有把全副牌分成四份,四人中有一人牵头,称为诗伯,由他用摸牌数笔划等方法,指定每人用哪一份牌和用什么韵,然后每人报出共有多少韵字和便于咏作的诗题,开始构思拼写。诗体是大家商定的,用字也有约好的借代方法。叠字可用空一格表示。或由主持诗会者随意抓取后分发,每人每次数十字,这往往视人数和规则而定。各人即根据自己手中所拥有的诗牌字数凑集搭配成诗。诗的句式五、七言不限,或由诗会事先说明,限五言或七言诗二句,共一联,要求语意新奇,平仄协调,对仗工稳。

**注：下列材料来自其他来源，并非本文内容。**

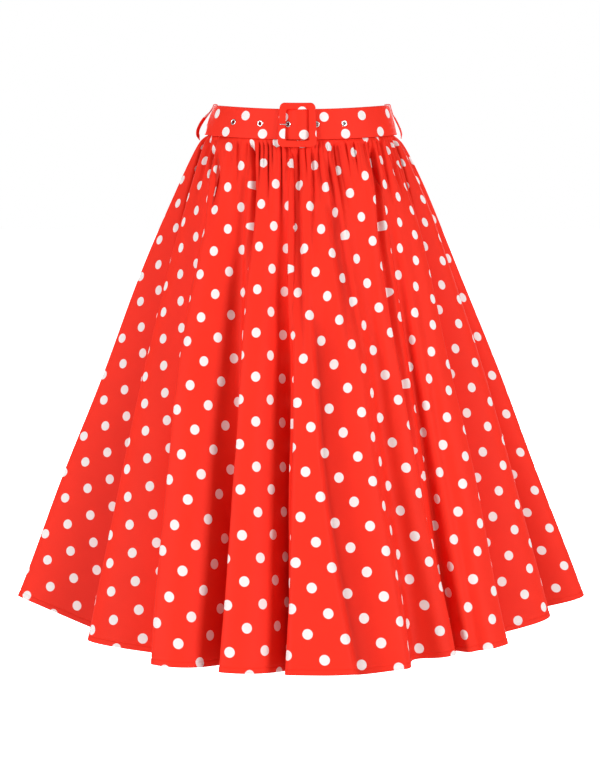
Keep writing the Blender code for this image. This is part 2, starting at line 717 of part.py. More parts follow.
def make_zip_tape():
    """The two tapes and closed teeth, as one strip on the inside of the seam."""
    place = FOLD_INDEX["n_ridge"]
    column = 1.0 / STEPS_PER_FOLD
    lift = -(CLOTH / 2.0 + 2.0 * GAP + ZIP_TAPE_THICKNESS / 2.0)
    sections = []
    for share in ZIP_SHARES:
        outer, inner = [], []
        for side in (-1.0, 1.0):
            speed = (panel_point(place + side * column, share) -
                     panel_point(place, share)).length / column
            reach = max(ZIP_TAPE_HALF_WIDTH / speed, column * 1.05)
            spots = [place + side * reach, place + side * column, place]
            for spot in spots if side < 0.0 else spots[1::-1]:
                _, outward = skirt_side(spot, share)
                middle = panel_point(spot, share) + outward * lift
                outer.append(middle + outward * (ZIP_TAPE_THICKNESS / 2.0))
                inner.append(middle - outward * (ZIP_TAPE_THICKNESS / 2.0))
        sections.append(outer + inner[::-1])
    points, faces = closed_strip(sections)
    return add_object("zip_tape", points, faces, RED_ZIP)


def block(frame, across, low, high, bottom, top):
    """A block on a frame: half width, from low to high along it, from bottom to top out."""
    point, down, side, out = frame
    sections = []
    for along in (low, high):
        sections.append([
            point + down * along + side * s * across + out * height
            for s, height in ((-1, bottom), (1, bottom), (1, top), (-1, top))
        ])
    return closed_strip(sections)


def pull_pivot():
    """The middle of the pull's crossbar, in the arch under the slider's bridge."""
    point, down, side, out = zip_frame(SLIDER_SHARE)
    height = SLIDER_LIFT + SLIDER_SIZE[2] + ARCH_HEIGHT / 2.0
    return point + out * height, down, side, out


def make_zip_slider():
    """The slider's body, with an arched bridge that carries the pull."""
    frame = zip_frame(SLIDER_SHARE)
    point, down, side, out = frame
    top = SLIDER_LIFT + SLIDER_SIZE[2]
    half_wide, half_long = SLIDER_SIZE[0] / 2.0, SLIDER_SIZE[1] / 2.0
    slider = add_object("zip_slider", *block(frame, half_wide, -half_long, half_long,
                                             SLIDER_LIFT, top), RED_ZIP, False)
    # (along the zip, outwards) of the bridge's outside and inside, from foot to foot
    sunk = top - 0.5 * MM
    crown = top + ARCH_HEIGHT
    outside = [(-ARCH_HALF - 1.2 * MM, sunk), (-ARCH_HALF - 0.2 * MM, crown + 0.7 * MM),
               (-ARCH_HALF + 0.9 * MM, crown + BRIDGE_THICKNESS),
               (ARCH_HALF - 0.9 * MM, crown + BRIDGE_THICKNESS),
               (ARCH_HALF + 0.2 * MM, crown + 0.7 * MM), (ARCH_HALF + 1.2 * MM, sunk)]
    inside = [(-ARCH_HALF, sunk), (-ARCH_HALF + 0.2 * MM, crown - 0.4 * MM),
              (-ARCH_HALF + 0.9 * MM, crown), (ARCH_HALF - 0.9 * MM, crown),
              (ARCH_HALF - 0.2 * MM, crown - 0.4 * MM), (ARCH_HALF, sunk)]
    sections = []
    for (out_a, out_h), (in_a, in_h) in zip(outside, inside):
        sections.append([
            point + down * out_a + side * -BRIDGE_HALF + out * out_h,
            point + down * out_a + side * BRIDGE_HALF + out * out_h,
            point + down * in_a + side * BRIDGE_HALF + out * in_h,
            point + down * in_a + side * -BRIDGE_HALF + out * in_h,
        ])
    bridge = add_object("bridge_cutter", *closed_strip(sections), RED_ZIP, False)
    bridge.hide_render = True
    bridge.display_type = "WIRE"
    union = slider.modifiers.new("bridge", "BOOLEAN")
    union.operation = "UNION"
    union.solver = "EXACT"
    union.object = bridge
    return slider


def make_zip_pull():
    """A flat tab that hangs from the bridge and lies down along the zip."""
    pivot, down, side, out = pull_pivot()
    half_wide, long, thick = PULL_SIZE[0] / 2.0, PULL_SIZE[1], PULL_SIZE[2] / 2.0
    head = PULL_CROSSBAR / 2.0
    # (along, across) of the tab's outline: square-shouldered head, narrower round end
    outline = [(-head, -half_wide + head), (-head, half_wide - head), (0.0, half_wide),
               (PULL_EYE_END + 1.0 * MM, half_wide)]
    tail = half_wide * 0.72
    for step in range(9):
        angle = math.radians(90.0 - 180.0 * step / 8.0)
        outline.append((long - tail + math.cos(angle) * tail, math.sin(angle) * tail))
    outline += [(PULL_EYE_END + 1.0 * MM, -half_wide), (0.0, -half_wide)]
    rings = [[down * a + side * s + out * h for a, s in outline] for h in (-thick, thick)]
    pull = add_object("zip_pull", *closed_strip(rings), SILVER)
    pull.location = pivot
    eye = block((Vector((0.0, 0.0, 0.0)), down, side, out), PULL_EYE_HALF, head, PULL_EYE_END,
                -2.0 * thick, 2.0 * thick)
    eye_cutter = add_object("eye_cutter", *eye, SILVER, False)
    eye_cutter.location = pivot
    cut(pull, eye_cutter)
    return pull


def main():
    for old in list(bpy.data.objects):
        bpy.data.objects.remove(old, do_unlink=True)
    for gore in rows_of(GORES, GORE_COLUMNS):
        make_gore(gore["node"], gore["starts_at"], gore["ends_at"])
    make_waistband()
    make_belt()
    for number, turn in enumerate(EYELET_TURNS, start=1):
        make_eyelet(number, turn)
    make_buckle_frame()
    make_prong()
    make_loop("belt_loop_left", LOOP_LEFT_TURN, LOOP_LEFT)
    make_loop("belt_loop_right", LOOP_RIGHT_TURN, LOOP_RIGHT)
    make_zip_tape()
    make_zip_slider()
    make_zip_pull()


main()
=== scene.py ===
"""Visual model and studio scene for the belted circle skirt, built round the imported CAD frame."""

import math

import bmesh
import bpy
import numpy as np
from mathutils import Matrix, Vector


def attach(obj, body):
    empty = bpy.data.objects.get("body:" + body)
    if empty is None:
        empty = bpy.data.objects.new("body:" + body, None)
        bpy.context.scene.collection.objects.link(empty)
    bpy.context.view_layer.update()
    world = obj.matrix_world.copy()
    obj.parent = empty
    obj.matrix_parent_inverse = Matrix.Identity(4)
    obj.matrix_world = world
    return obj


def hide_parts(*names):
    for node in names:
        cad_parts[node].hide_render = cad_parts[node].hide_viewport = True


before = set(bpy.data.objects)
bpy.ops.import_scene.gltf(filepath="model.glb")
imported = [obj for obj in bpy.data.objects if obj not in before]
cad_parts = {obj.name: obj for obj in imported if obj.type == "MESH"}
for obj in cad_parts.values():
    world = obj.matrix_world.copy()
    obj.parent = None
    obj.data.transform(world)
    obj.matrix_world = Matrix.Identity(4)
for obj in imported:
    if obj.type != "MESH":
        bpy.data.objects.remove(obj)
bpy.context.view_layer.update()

MM = 0.001

# --- camera ---
PITCH = 8.255                     # degrees below level
LENS_MM = 90.03
CAMERA_PLACE = (-0.00137, -2.7, 0.021)


def make_camera():
    data = bpy.data.cameras.new("camera")
    data.lens = LENS_MM
    camera = bpy.data.objects.new("camera", data)
    camera.location = CAMERA_PLACE
    camera.rotation_euler = (math.radians(90.0 - PITCH), 0.0, 0.0)
    bpy.context.scene.collection.objects.link(camera)
    bpy.context.scene.camera = camera


make_camera()

# --- sizes shared with the CAD ---
WAIST_TOP = (0.1162, 0.0870)
WAIST_BOTTOM = (0.1255, 0.0920)
BAND_HALF_HEIGHT = 0.0195
BAND_THICKNESS = 0.0024
WAIST_SIDE_RISE = 0.0034
WAIST_FRONT_DIP = 0.0052
SKIRT_TOP_Z = -0.0202
SKIRT_TOP_INSET = 0.0009
HEM_Z = -0.675
FLARE = 0.385
PUFFS = ((0.009, 0.004), (0.010, 0.050))
PUFF_AT_FRONT = 0.4
BELT_HALF_HEIGHT = 0.0200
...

诗牌是汉字诗学的游戏,也是意象思维的游戏。有一种是竞赛性稍强一点的玩法,见于民国九年五指山人编写的《诗牌新谱》。游戏时按座次轮流摸牌。假设4人作五言绝句,每篇首诗20字,每人先摸到19张牌;头家摸20张,要先打出一张。次家认为有用就收起,同时要打出一张。次家认为无用就问再下家,下家都不用,他就摸一张牌,打出一张。用这种玩法可不轻易弃置任何一个字。几轮以后,有人收到最后一张有用的牌,作出五言四句的一首诗,就是头一位赢家。再宽限一定时间,争取有第二个赢家,或形成更多佳句。最后推敲词句,评定优劣。诗牌游戏规则门类繁多,还有限字、魁斗、蝉联、碎联等名目。